(Given instruction): Every line of the data must be copied exactly.

** start of Information provided **

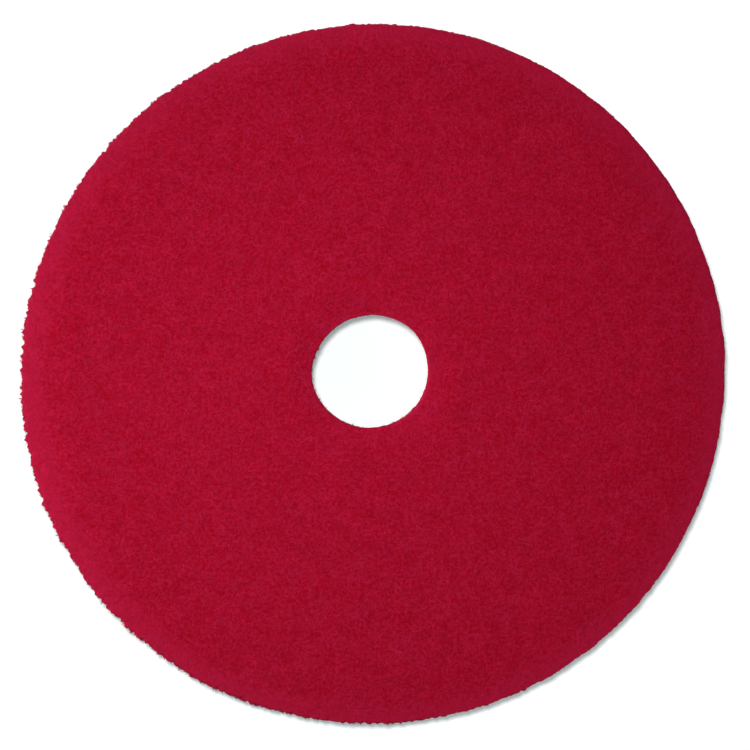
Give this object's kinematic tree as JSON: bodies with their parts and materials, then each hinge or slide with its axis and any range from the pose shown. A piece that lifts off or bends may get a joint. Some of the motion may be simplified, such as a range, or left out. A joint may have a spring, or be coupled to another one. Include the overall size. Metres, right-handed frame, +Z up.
{
  "type": "floor pad",
  "caption": "Round red nonwoven pad with a centre hole, which a rotary floor machine's driver spins flat on the floor to buff it.",
  "frame": {"origin": "on the disc's axis, in the plane of the face that lies on the floor", "axes": "+Z up along the disc's axis, from the floor face to the driver face; X and Y lie in the floor face"},
  "size_m": [0.508, 0.508, 0.0254],
  "materials": {
    "red_nonwoven": "matte fibrous"
  },
  "bodies": {
    "root": {"floor_pad": "red_nonwoven"}
  },
  "joints": []
}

** end of Information provided **

(Finished task):
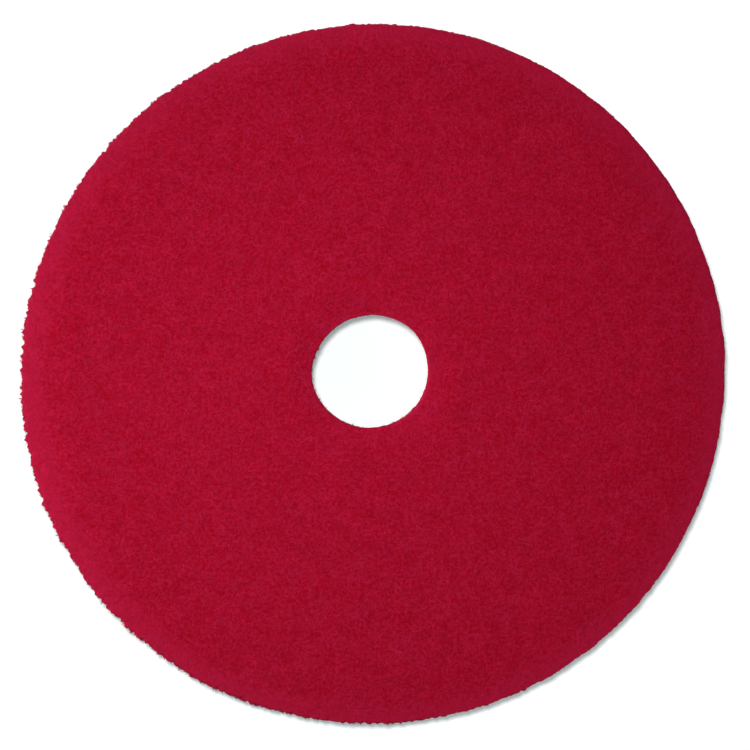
Give this object's kinematic tree as JSON: bodies with their parts and materials, then each hinge or slide with its axis and any range from the pose shown. A piece that lifts off or bends may get a joint. Some of the motion may be simplified, such as a range, or left out. A joint may have a spring, or be coupled to another one. Include the overall size. Metres, right-handed frame, +Z up.
{
  "type": "floor pad",
  "caption": "Round red nonwoven pad with a centre hole, which a rotary floor machine's driver spins flat on the floor to buff it.",
  "frame": {"origin": "on the disc's axis, in the plane of the face that lies on the floor", "axes": "+Z up along the disc's axis, from the floor face to the driver face; X and Y lie in the floor face"},
  "size_m": [0.508, 0.508, 0.0254],
  "materials": {
    "red_nonwoven": "matte fibrous"
  },
  "bodies": {
    "root": {"floor_pad": "red_nonwoven"}
  },
  "joints": []
}